You'll get more, too. The nature of digital technology allows it to cram lots of those 1s and 0s together into the same space an analog signal uses. Like your button-rich phone at work or your 200-plus digital cable service, that means more features can be crammed into the digital signal.
Compare your simple home phone with the one you may have at the office. At home you have mute, redial, and maybe a few speed-dial buttons. Your phone at work is loaded with function keys, call transfer buttons, and even voice mail. Now, before audiophiles start yelling at me through their PC screens, yes, analog can deliver better sound quality than digital for now. Digital offers better clarity, but analog gives you richer quality.
But like any new technology, digital has a few shortcomings. Since devices are constantly translating, coding, and reassembling your voice, you won't get the same rich sound quality as you do with analog. And for now, digital is still relatively expensive. But slowly, digital like the VCR or the CD is coming down in cost and coming out in everything from cell phones to satellite dishes.
When you're shopping in the telecom world, you often see products touted as "all digital." Or warnings such as "analog lines only." What does it mean? The basic analog and digital technologies vary a bit in definition depending on how they're implemented.

Phone lines
Analog lines, also referred to as POTS (Plain Old Telephone Service), support standard phones, fax machines, and modems. These are the lines typically found in your home or small office. Digital lines are found in large, corporate phone systems.
How do you tell if the phone line is analog or digital? Look at the back of the telephone connected to it. If you see "complies with part 68, FCC Rules" and a Ringer Equivalence Number (REN), then the phone and the line are analog. Also, look at the phone's dialpad. Are there multiple function keys? Do you need to dial "9" for an outside line? These are indicators that the phone and the line are digital.

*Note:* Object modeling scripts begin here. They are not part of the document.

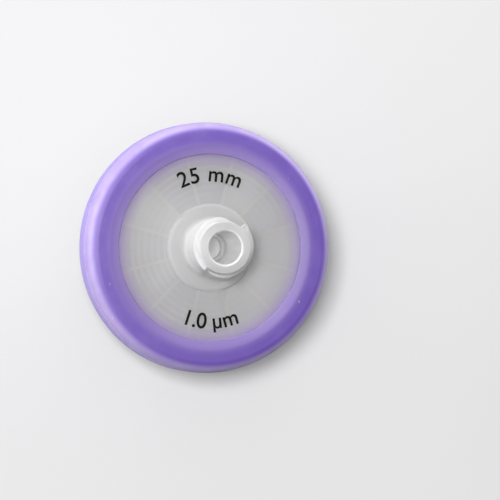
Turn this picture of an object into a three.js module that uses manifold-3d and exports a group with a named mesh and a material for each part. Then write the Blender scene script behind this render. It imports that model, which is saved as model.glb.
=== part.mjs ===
// Disposable syringe filter, 25 mm class, in millimetres.
//
// Two natural polypropylene mouldings clamp a nylon membrane, and a coloured rim is moulded round
// their flanges to hold them together. The inlet is a female Luer lock hub, the outlet is a male
// Luer slip tip. Every piece is turned about the filter's axis, and heights along that axis are
// counted from the rim's parting line, positive towards the inlet.
//
// The filter would roll if it lay on its side, so it stands on the end of its outlet tip, with the
// inlet up. The origin is where its axis meets the floor, and +Z runs along the axis.

import * as THREE from "three";
import { mergeVertices } from "three/addons/utils/BufferGeometryUtils.js";
import Module from "manifold-3d";

const degrees = Math.PI / 180;

// ---------------------------------------------------------------- driving dimensions

const facets = 48; // flats of every turned surface
const filletStep = 18 * degrees; // turn between two points of a fillet
const smallFillet = 0.3; // fillets up to this radius get two flats
const seatGap = 0.05; // clearance wherever two pieces meet
const bite = 0.15; // how far a joined feature reaches into its carrier
const edgeFillet = 0.15; // moulded edges, unless named below
const innerFillet = 0.25; // flow path edges and small root fillets

// Membrane
const membraneRadius = 12.5;
const membraneThickness = 0.2;
const membraneSeat = 0.3; // height of the face that the membrane lies on

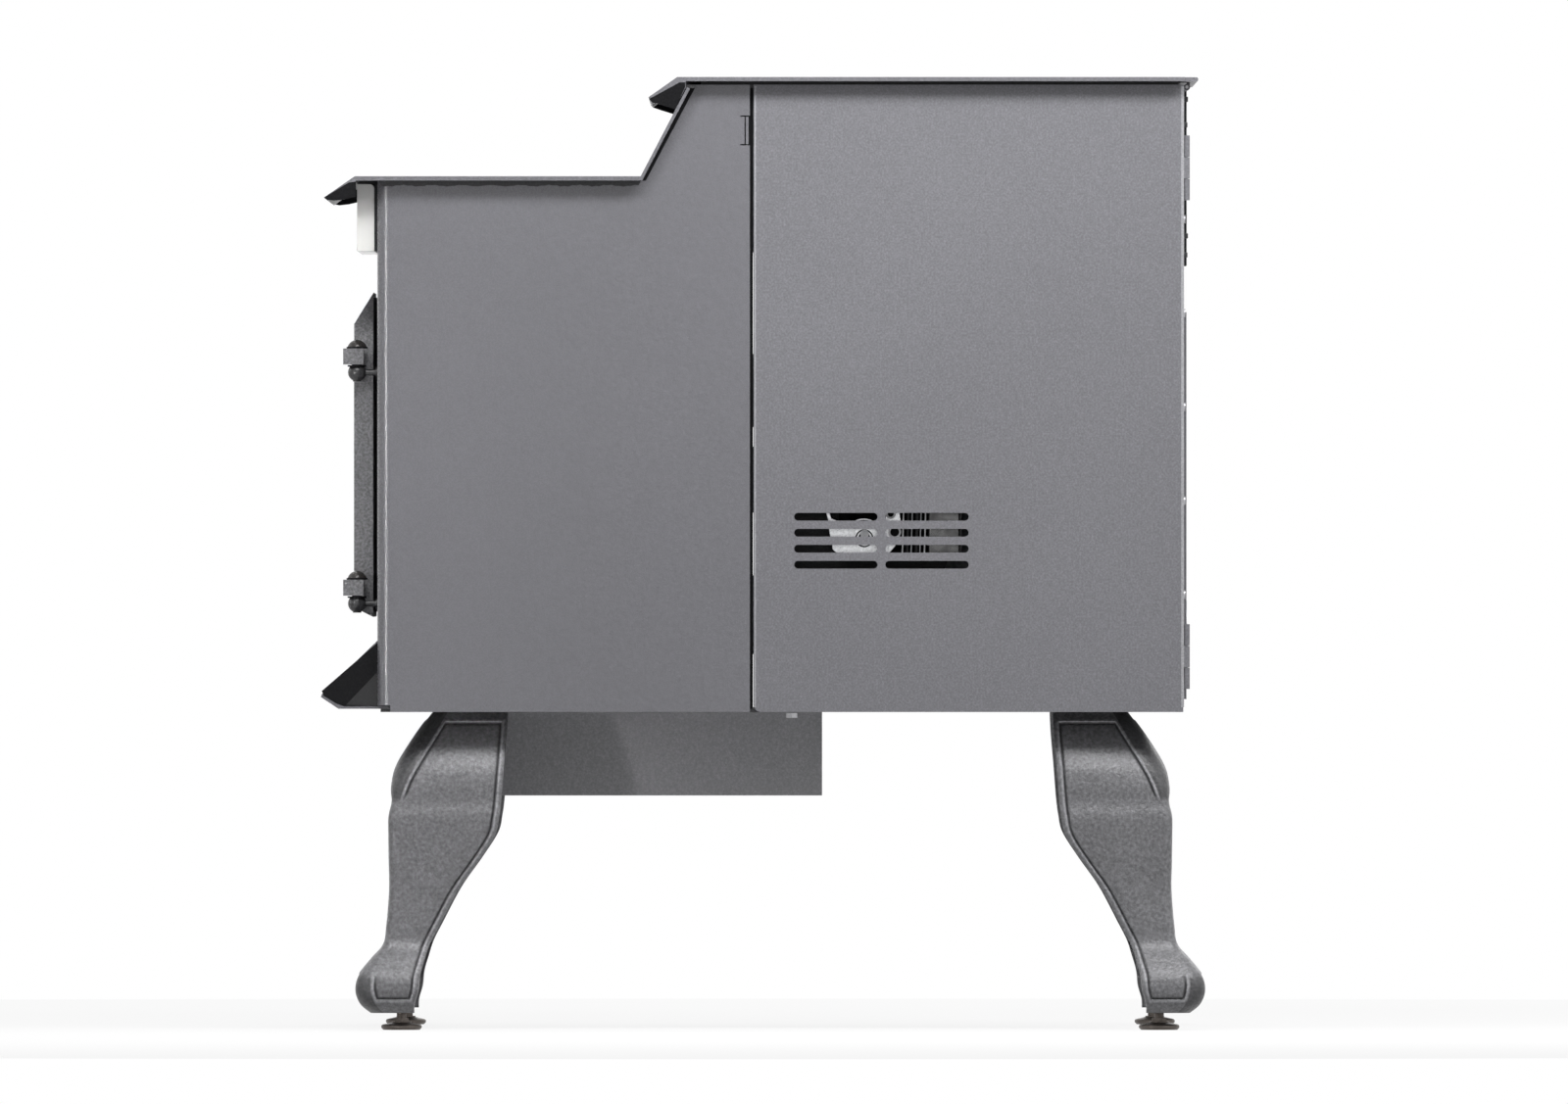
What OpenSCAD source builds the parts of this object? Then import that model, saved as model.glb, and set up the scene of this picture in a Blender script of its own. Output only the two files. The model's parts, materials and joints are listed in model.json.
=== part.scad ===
// Free-standing pellet stove. Front is -Y, right side is +X, the floor is Z = 0.
// The origin lies on the floor under the middle of the stove's overall width and depth.

/* [Casing] */
// Outside width of the casing
body_w = 600; // [570:5:640]
// Depth of the casing, from the front sheet to the back panel
body_d = 755; // [740:5:790]
// Height of the casing's underside above the floor
floor_gap = 298; // [290:1:320]
// Height of the casing at the hopper end
body_h = 588; // [580:1:610]
// Height of the casing at the fire end
front_h = 498; // [490:1:505]
// Depth of the front shroud, measured along its side
shroud_d = 349; // [345:1:352]
// Depth of the low, fire end of the shroud's top
front_top_d = 248; // [244:1:250]
// Depth that the sloping riser takes between low and high top
riser_d = 47; // [44:1:50]
// Thickness of the casing sheet
sheet = 3; // [2:0.5:3]
// Radius of the shroud's vertical front corners
corner_r = 12; // [8:1:16]
// Gap between the shroud and a side panel
panel_gap = 3.4; // [3:0.2:6]

/* [Top plates] */
// Width of the lid and of the front top plate
top_w = 636; // [606:2:646]
// Thickness of the lid and of the front top plate
plate = 4; // [3:0.5:6]
// Reach of the front top plate's lip beyond the shroud
top_lip = 50; // [40:1:52]
// Drop of the front top plate's lip
top_drop = 19; // [14:1:22]
// Reach of the lid's lip beyond the top of the riser
lid_lip = 41; // [34:1:44]
// Drop of the lid's lip
lid_drop = 19; // [14:1:20]
// Overhang of the lid behind the back panel
lid_rear = 14; // [12:1:20]
// Gap between the lid and the casing, filled by the gasket
lid_gap = 3; // [1.5:0.5:3]

/* [Side panels] */
// Length of one louvre slot
slot_l = 78; // [60:1:80]
// Height of one louvre slot
slot_h = 7.3; // [5:0.1:9]
// Distance between louvre rows
slot_pitch = 15; // [12:0.5:18]
// Number of louvre rows
slot_rows = 4; // [2:1:6]
// Width of the web between the two louvre columns
slot_web = 7.4; // [5:0.2:12]
// Distance from the panel's front edge to the louvres
slot_front = 38.1; // [30:0.1:60]
// Height of the lowest louvre row above the casing's underside
slot_low = 138; // [120:1:160]

/* [Door] */
// Width of the door casting
door_w = 420; // [400:2:424]
// Height of the door's lower edge above the casing's underside
door_low = 89; // [86:1:95]
// Height of the door casting at its crown
door_h = 305; // [290:1:308]
// Thickness of the door casting
door_t = 18; // [16:1:20]
// Gap between the door and the shroud, filled by the rope seal
door_gap = 4.6; // [4:0.2:6]
// Width of the window in the door
window_w = 270; // [240:2:280]
// Height of the window in the door
window_h = 196; // [160:2:200]
// Thickness of the ceramic glass
glass_t = 5; // [4:0.5:5]
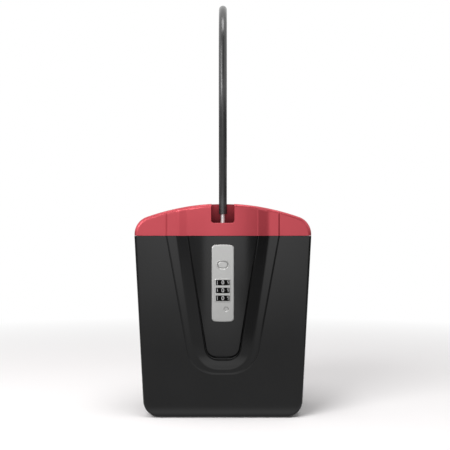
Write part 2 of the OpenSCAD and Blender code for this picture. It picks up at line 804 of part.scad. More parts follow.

A word of caution. Though digital lines carry lower voltages than analog lines, they still pose a threat to your analog equipment. If you're thinking of connecting your phone, modem, or fax machine to your office's digital phone system, DON'T! At the very least, your equipment may not function properly. In the worst case, you could zap your communications tools into oblivion.
How? Let's say you connect your home analog phone to your office's digital line. When you lift the receiver, the phone tries to draw an electrical current to operate. Typically this is regulated by the phone company's central office. Since the typical proprietary digital phone system has no facilities to regulate the current being drawn through it, your analog phone can draw too much current so much that it either fries itself or in rare cases, damages the phone system's line card.
Perhaps the most effective use of the digital versus analog technology is in the booming cellular market. With new phone activations increasing exponentially, the limits of analog are quickly being realized. Digital cellular lets significantly more people use their phones within a single coverage area. More data can be sent and received simultaneously by each phone user. Plus, transmissions are more resistant to static and signal fading. And with the all-in-one phones out now phone, pager, voice mail, internet access digital phones offer more features than their analog predecessors.
Analog's sound quality is still superior as some users with dual-transmission phones will manually switch to analog for better sound when they're not concerned with a crowded coverage area but digital is quickly becoming the norm in the cellular market.
You may have an analog phone at home and call your next door neighbor with the same type of phone but you are still connecting through a digital switch.